New York Jets’ Brad Smith (16 ) returns the opening kickoff past Pittsburgh Steelers safety Ryan Mundy (29) and kicker Shaun Suisham for a touchdown in an NFL football game, Sunday, Dec. 19, 2010, in Pittsburgh. (AP Photo/Keith Srakocic)

AP

The NFL’s decision last year to move kickoffs from the 30-yard line to the 35 may have been the first step toward moving kickoffs out of football completely.

That’s the word from Giants owner John Mara, a Competition Committee member who says the conversations have already started about potentially taking the play that has started every football game in history out of the league for good.

“We had a lot of discussions about whether we should eliminate it and if we did what we could do in its place,” Mara told Giants.com. “There’s no consensus on it right now, but I could see the day in the future where that play could be taken out of the game. You see it evolving toward that.”

Mara says the Competition Committee’s top priority is player safety, and that the increase in touchbacks last year coincided with a decrease in concussions. In the eyes of the league office and NFL owners, that proves that moving the kickoff was the right idea.

What’s unclear is what would take the place of the kickoff if it ceased to exist. Mara says the NFL won’t eliminate the kickoff until it has the right plan for how to get rid of it, but he seems to think the kickoff is just a fundamentally unsafe play.

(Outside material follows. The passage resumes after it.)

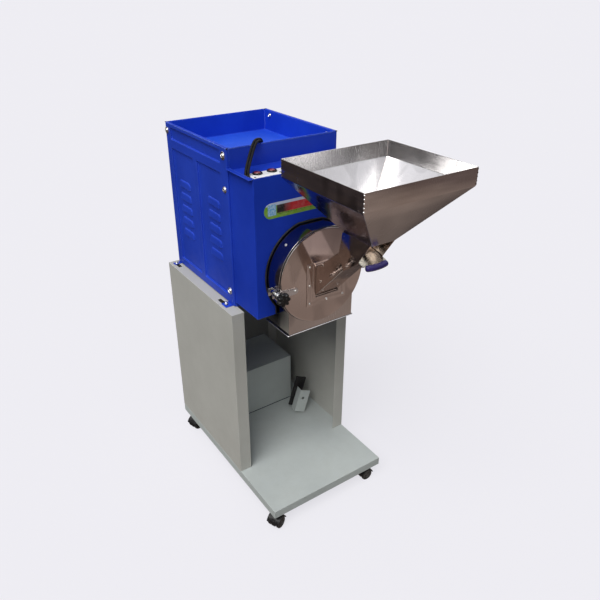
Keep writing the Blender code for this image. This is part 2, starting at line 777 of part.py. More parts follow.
def swinging_hammer(name, at, angle):
    """A bar with a rounded eye, hung on its pin and pointing outwards."""
    half_width, half_length_y = 14, 10.4
    hammer = box(
        name, both(half_width), both(half_length_y), (0, 56), STEEL_DARK, origin=(0, 0, 0)
    )
    eye = tool_rod(half_width, 2 * half_length_y, (0, 0, 0), segments=24)
    hole = tool_rod(PIN_R + 0.5, 60, (0, 0, 0), segments=16)
    join(hammer, eye)
    cut(hammer, hole)
    for piece in (eye, hole):
        piece.parent = hammer
    hammer.location = Vector(at) * MM
    hammer.rotation_euler = (0, angle, 0)


def edge_trim():
    """Black rubber trim where the drum leaves the front box."""
    trim_r = 2.2
    arc_r = DRUM_R + 3.4
    flat = DRUM_FLAT + 3.2
    side_x = CHUTE_HALF_W + 4.6
    y = BOX_Y[0] - GAP - trim_r
    # angles from straight down, where the arc meets the side and the flat
    start = math.asin(side_x / arc_r)
    end = math.pi - math.acos(flat / arc_r)
    left_half = [(-side_x, y, 690.0)]
    for k in range(21):
        a = start + (end - start) * k / 20
        left_half.append((-arc_r * math.sin(a), y, AXIS_Z - arc_r * math.cos(a)))
    right_half = [(-x, y, z) for x, y, z in reversed(left_half)]
    wire("edge_trim", left_half + right_half, trim_r, RUBBER)


chamber_shell()
chamber_back_plate()
half_round_screen()
rotor_with_hammers()
edge_trim()


# ---------------------------------------------------------------- door
def door_disc():
    """A disc with a latch strap, a hinge strap, a hinge eye and the inlet opening."""
    thickness = 2.0
    door = cylinder(
        "door_disc", DOOR_R, thickness, (0, DOOR_FACE_Y + thickness / 2, AXIS_Z),
        segments=72, material=STAINLESS, origin=HINGE,
    )
    strap_y = (STRAP_Y, DOOR_FACE_Y + 0.5)
    join(
        door,
        tool_box((KNOB_X - 13, -84), strap_y, around(KNOB_Z, 12)),
        tool_box((98, HINGE_X + 8), strap_y, around(AXIS_Z, 13)),
        tool_box((HINGE_X - 4, HINGE_X + 7.8), (STRAP_Y + 0.2, HINGE_Y), around(AXIS_Z, 6.8)),
        tool_rod(8.5, 13.8, HINGE, "Z", 24),
    )
    cut(
        door,
        tool_rod(4.4, 60, HINGE, "Z", 16),
        tool_rod(4.6, 30, (KNOB_X, DOOR_FACE_Y, KNOB_Z), segments=16),
        tool_box((-25.0, 48.0), around(DOOR_FACE_Y, 10), (748, 828)),
    )
    return door


def door_gasket():
    return turned(
        "door_gasket",
        [(131, 1), (138.2, 1), (138.2, -1), (131, -1)],
        (0, DOOR_FACE_Y + 2.0 + GAP + 1.0, AXIS_Z), material=RUBBER, steps=64, loop=True,
    )


def door_hinge_bracket():
    """A plate on the front box with two knuckles, above and below the door's eye, and a pin."""
    back = BOX_Y[0] - GAP
    bracket = box(
        "door_hinge_bracket",
        (HINGE_X - 3.5, HINGE_X + 17), (back - 3, back), around(AXIS_Z, 32), STAINLESS,
    )
    for side in (-1, 1):
        z = tuple(sorted((AXIS_Z + side * 7.3, AXIS_Z + side * 22.0)))
        knuckle_at = (HINGE_X, HINGE_Y, sum(z) / 2)
        join(
            bracket,
            tool_box((HINGE_X - 3.4, HINGE_X + 6), (HINGE_Y, back - 1), z),
            tool_rod(8.4, z[1] - z[0] - 0.1, knuckle_at, "Z", 24),
        )
    join(bracket, tool_rod(4.0, 48, HINGE, "Z", 16))


# latch: a lug on the drum takes the stud of a hand screw held captive in the door's strap
def latch_lug():
    lug = box(
        "latch_lug", (KNOB_X - 11, -141.4), (-116, -92), around(KNOB_Z, 11), STAINLESS
    )
    cut(lug, tool_rod(4.6, 60, (KNOB_X, -104, KNOB_Z), segments=16))


def knob_collar():
    """A ring between the knob and the strap."""
    front, back = -134.4, STRAP_Y - GAP
    half = (back - front) / 2
    return turned(
        "knob_collar",
        [(4.4, half), (8.0, half), (9.0, half - 1), (9.0, -half), (4.4, -half)],
        (KNOB_X, (front + back) / 2, KNOB_Z), material=ZINC, steps=24, loop=True,
    )


def star_knob():
    """A seven-lobed knob with a neck and a stud behind it."""
    lobes = 7
    count = lobes * 8
    mean_r, wave = 16.6, 3.0
    star = []
    for k in range(count):
        a = 2 * math.pi * k / count
        r = mean_r + wave * math.cos(lobes * a)
        star.append((r * math.cos(a), r * math.sin(a)))
    at = (KNOB_X, -151.0, KNOB_Z)
    knob = outline_plate("star_knob", star, 20.0, at, (math.pi / 2, 0, 0), BLACK)
    join(
        knob,
        tool_rod(9.5, 8.0, (KNOB_X, -138.7, KNOB_Z), segments=24),
        tool_rod(3.9, 40.0, (KNOB_X, -127.0, KNOB_Z), segments=16),
    )
    return knob


door_pivot = pivot("door_hinge_axis", HINGE)
swinging = [door_disc(), door_gasket()]
door_hinge_bracket()
latch_lug()
swinging += [knob_collar(), star_knob()]

# ---------------------------------------------------------------- inlet duct on the door
# lines in the YZ plane, as two (y, z) points from the door outwards
DUCT_BOTTOM = ((DOOR_FACE_Y - GAP, 746.0), (-255.0, 882.1))
DUCT_TOP = ((DOOR_FACE_Y - GAP, 830.0), (-235.5, 922.2))


def shift(line, sideways, longer=0.0):
    """A line in the YZ plane moved to its right, seen with y to the right and z up,
    and stretched at both ends."""
    start, end = Vector(line[0]), Vector(line[1])
    along = (end - start).normalized()
    right = Vector((along.y, -along.x))
    start = start + right * sideways - along * longer
    end = end + right * sideways + along * longer
    return tuple(start), tuple(end)


def duct_block(name, x, lines, material=None, home=CUTTERS):
    """A sloping block between a bottom and a top line."""
    return hexahedron(name, lambda i, j, k: (x[i], *lines[k][1 - j]), material, home)


def inlet_duct():
    """A rectangular duct that rises forwards from a flange on the door."""
    duct = duct_block("inlet_duct", INLET_X, (DUCT_BOTTOM, DUCT_TOP), STAINLESS, PARTS)
    flange_back = DOOR_FACE_Y - GAP
    join(duct, tool_box((-55, 78), (flange_back - 2.0, flange_back), (718, 846)))
    inner_lines = (shift(DUCT_BOTTOM, STEEL, 12.0), shift(DUCT_TOP, -STEEL, 12.0))
    cut(duct, duct_block("cutter_duct", inset(INLET_X, STEEL), inner_lines))
    return duct


# ---------------------------------------------------------------- hopper with its neck
# the neck's side outline, (y, z): back wall upwards, top forwards, front down, floor back
NECK = [(-227.0, 918.5), (-238.0, 971.5), (-342.0, 971.5), (-297.5, 906.5), (-245.0, 869.0)]


def height_on(line, y):
    """z at a given y on a line in the YZ plane."""
    (y0, z0), (y1, z1) = line
    return z0 + (y - y0) * (z1 - z0) / (y1 - y0)


def neck_inside():
    """The outline cut out of the neck: it runs past the open top, front and rear mouth."""
    back_line = shift((NECK[0], NECK[1]), -STEEL)
    floor_line = shift((NECK[4], NECK[3]), STEEL)
    (back_y, back_z), (back_top_y, _) = back_line
    floor_back_y = floor_line[0][0] + 14.0
    return [
        (back_y + 2.2, back_z - 11.0),
        (back_top_y, 970.0),
        (-356.0, 970.0),
        (-318.0, height_on(floor_line, -318.0)),
        (floor_back_y, height_on(floor_line, floor_back_y)),
    ]


def gate_z(y):
    """Height of the gate's middle plane."""
    return GATE_AT[2] + math.tan(GATE_SLOPE) * (y - GATE_AT[1])


def hopper_with_neck():
    """A rectangular tray that tapers to an outlet, with a neck below it."""
    hopper = loft_rects(
        "hopper",
        [
            (HOPPER_X, HOPPER_Y, HOPPER_TOP),
            (HOPPER_X, HOPPER_Y, HOPPER_TRAY_BOTTOM),
            (OUTLET_X, OUTLET_Y, OUTLET_Z),
        ],
        STAINLESS,
    )
    tray_x, tray_y = inset(HOPPER_X, STEEL), inset(HOPPER_Y, STEEL)
    slant = STEEL * 1.25  # the sheet's thickness measured level through the sloping sides
    hole_x, hole_y = inset(OUTLET_X, slant), inset(OUTLET_Y, slant)
    hollow = loft_rects(
        "cutter_hopper",
        [
            (tray_x, tray_y, HOPPER_TOP + 20),
            (tray_x, tray_y, HOPPER_TRAY_BOTTOM + 0.6),
            (hole_x, hole_y, OUTLET_Z - 0.4),
            (hole_x, hole_y, OUTLET_Z - 6.0),
        ],
        home=CUTTERS,
    )
    inner_x = inset(NECK_X, STEEL)
    join(hopper, prism_x("neck_outside", NECK, NECK_X))
    cut(hopper, hollow, prism_x("neck_inside", neck_inside(), inner_x))
    # runners under the gate, on the neck's side walls
    y, below_gate = (-294.0, -246.0), (3.4, 1.4)
    for x in ((inner_x[0] - 0.5, inner_x[0] + 3), (inner_x[1] - 3, inner_x[1] + 0.5)):
        runner = hexahedron(
            "gate_runner", lambda i, j, k: (x[i], y[j], gate_z(y[j]) - below_gate[k])
        )
        join(hopper, runner)
    return hopper


# ---------------------------------------------------------------- feed gate and its grip
GATE_W = 75.0
GATE_BACK, GATE_FRONT = 69.0, 24.0  # reach behind and in front of GATE_AT
GATE_ROTATION = (GATE_SLOPE, 0, 0)


def bulge(t):
    """How far the front edge bows out at a fraction t of its width."""
    return 6.0 * 4 * t * (1 - t)


def gate_outline(width, front):
    half = width / 2
    points = [(-half, GATE_BACK), (-half, 9 - front), (-half + 1.4, 4 - front)]
    for k in range(1, 12):
        t = k / 12
        points.append((-half + width * t, -front - bulge(t)))
    return points + [(half - 1.4, 4 - front), (half, 9 - front), (half, GATE_BACK)]


def feed_gate():
    outline = gate_outline(GATE_W, GATE_FRONT)
    return outline_plate("feed_gate", outline, 1.5, GATE_AT, GATE_ROTATION, STAINLESS)


def gate_grip():
    """A round bar along the gate's bowed front edge, slotted for the gate."""
    width = 68.0
    to_world = Matrix.Translation(Vector(GATE_AT)) @ Euler(GATE_ROTATION).to_matrix().to_4x4()
    points = []
    for k in range(13):
        x = width * (k / 12 - 0.5)
        y = -GATE_FRONT + 0.5 - bulge(x / GATE_W + 0.5)
        points.append(to_world @ Vector((x, y, -2.6)))
    grip = wire("gate_grip", points, 8.2, INDIGO, resolution=2)
    outline = gate_outline(GATE_W + 0.8, GATE_FRONT + 0.4)
    cut(grip, outline_plate("cutter_gate", outline, 2.1, GATE_AT, GATE_ROTATION, home=CUTTERS))
    return grip


swinging += [inlet_duct(), hopper_with_neck(), feed_gate(), gate_grip()]
for swinging_piece in swinging:
    hang(swinging_piece, door_pivot)
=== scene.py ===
"""A hammer mill: a grey stand on casters, a blue casing with louvred side covers and a tray on
top, and a round steel chamber whose door carries the inlet duct, under a square hopper.

+Z is up and the floor is z = 0. The front faces -Y and the left side is at -X. The rotor's axis
runs along Y. Meshes are built in millimetres and scaled to metres as they are added; materials,
lights and the camera are in metres.
"""

import json
import math

import bmesh
import bpy
from mathutils import Matrix, Vector

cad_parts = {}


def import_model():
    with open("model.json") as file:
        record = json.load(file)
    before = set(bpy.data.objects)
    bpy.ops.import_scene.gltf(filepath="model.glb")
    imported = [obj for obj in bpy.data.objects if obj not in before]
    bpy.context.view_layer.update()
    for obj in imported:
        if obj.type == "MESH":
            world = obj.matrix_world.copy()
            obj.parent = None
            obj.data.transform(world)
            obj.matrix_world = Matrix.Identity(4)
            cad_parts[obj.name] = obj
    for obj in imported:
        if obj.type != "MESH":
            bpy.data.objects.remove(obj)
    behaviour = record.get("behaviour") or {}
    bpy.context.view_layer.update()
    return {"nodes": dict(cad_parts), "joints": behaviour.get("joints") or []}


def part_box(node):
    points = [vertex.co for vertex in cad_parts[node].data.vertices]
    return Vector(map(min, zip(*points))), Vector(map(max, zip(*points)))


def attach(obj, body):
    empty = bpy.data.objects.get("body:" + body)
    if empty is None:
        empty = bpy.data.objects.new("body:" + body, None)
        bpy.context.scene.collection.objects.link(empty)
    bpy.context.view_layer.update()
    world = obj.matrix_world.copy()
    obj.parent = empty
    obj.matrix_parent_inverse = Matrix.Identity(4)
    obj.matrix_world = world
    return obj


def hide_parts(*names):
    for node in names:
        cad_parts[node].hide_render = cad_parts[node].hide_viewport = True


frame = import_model()
NODES = frame["nodes"]
JOINTS = {joint["name"]: joint for joint in frame["joints"]}
MM = 0.001
SCENE = bpy.context.scene

# ---------------------------------------------------------------- driving dimensions (mm)


def corners(node):
    """A node's lowest and highest corners."""
    low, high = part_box(node)
    return [c / MM for c in low], [c / MM for c in high]


def joint_place(name):
    return [c / MM for c in JOINTS[name]["pos_m"]]


COVER_LOW, COVER_HIGH = corners("right_side_cover")
BOX_LOW, BOX_HIGH = corners("front_box")
TRAY_LOW, TRAY_HIGH = corners("top_tray")
HOPPER_LOW, HOPPER_HIGH = corners("hopper")
PLATE_LOW, PLATE_HIGH = corners("control_plate")
LUG_LOW, LUG_HIGH = corners("latch_lug")

AXIS_Z = joint_place("rotor_spin")[2]
HINGE_X, HINGE_Y, _ = joint_place("door_swing")
KNOB_X, _, KNOB_Z = joint_place("knob_turn")
BOX_HALF = 172.0  # half the front box's width
BOX_FRONT = BOX_LOW[1]
PLATE_TOP = PLATE_HIGH[2]
DRUM_R, DRUM_FLAT = 141.0, 136.5  # the drum's radius, and the height of its flat top over the axis
CHUTE_HALF = 109.5
CHUTE_BOTTOM = corners("chamber_shell")[0][2]
DOOR_R = 137.5
DOOR_FACE = -126.3

FORWARD, BACKWARD = math.pi / 2, -math.pi / 2  # tilts about X that carry +Z to -Y and to +Y

# ---------------------------------------------------------------- shader tools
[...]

“Nobody would go that far now, but we talk about different blocks that we can outlaw,” Mara said. “The problem is that the concussions come from everywhere, from the wedge, from the crossing blocks where a guy goes from one side of the field to another, from a full speed collision between a return guy and a tackler. So there’s no one thing that you can do. It’s something that we’ll continue to watch as closely as possible.”

If the NFL were to eliminate the kickoff, it would likely adopt a rule that after every touchdown or field goal the other team gets the ball at the 20-yard line, and that each half starts with one team getting the ball at the 20 as well. A bigger question is whether onside kicks would continue to exist: Late-game strategy would change significantly if the onside kick was no longer an option.

But make no mistake: The NFL is serious enough about cutting down on injuries on kickoffs that last year’s rules change won’t be the last one.

“There was no support for moving the kickoff back to the 30 yard-line,” Mara said.

And some day, there may be no support for having kickoffs at all.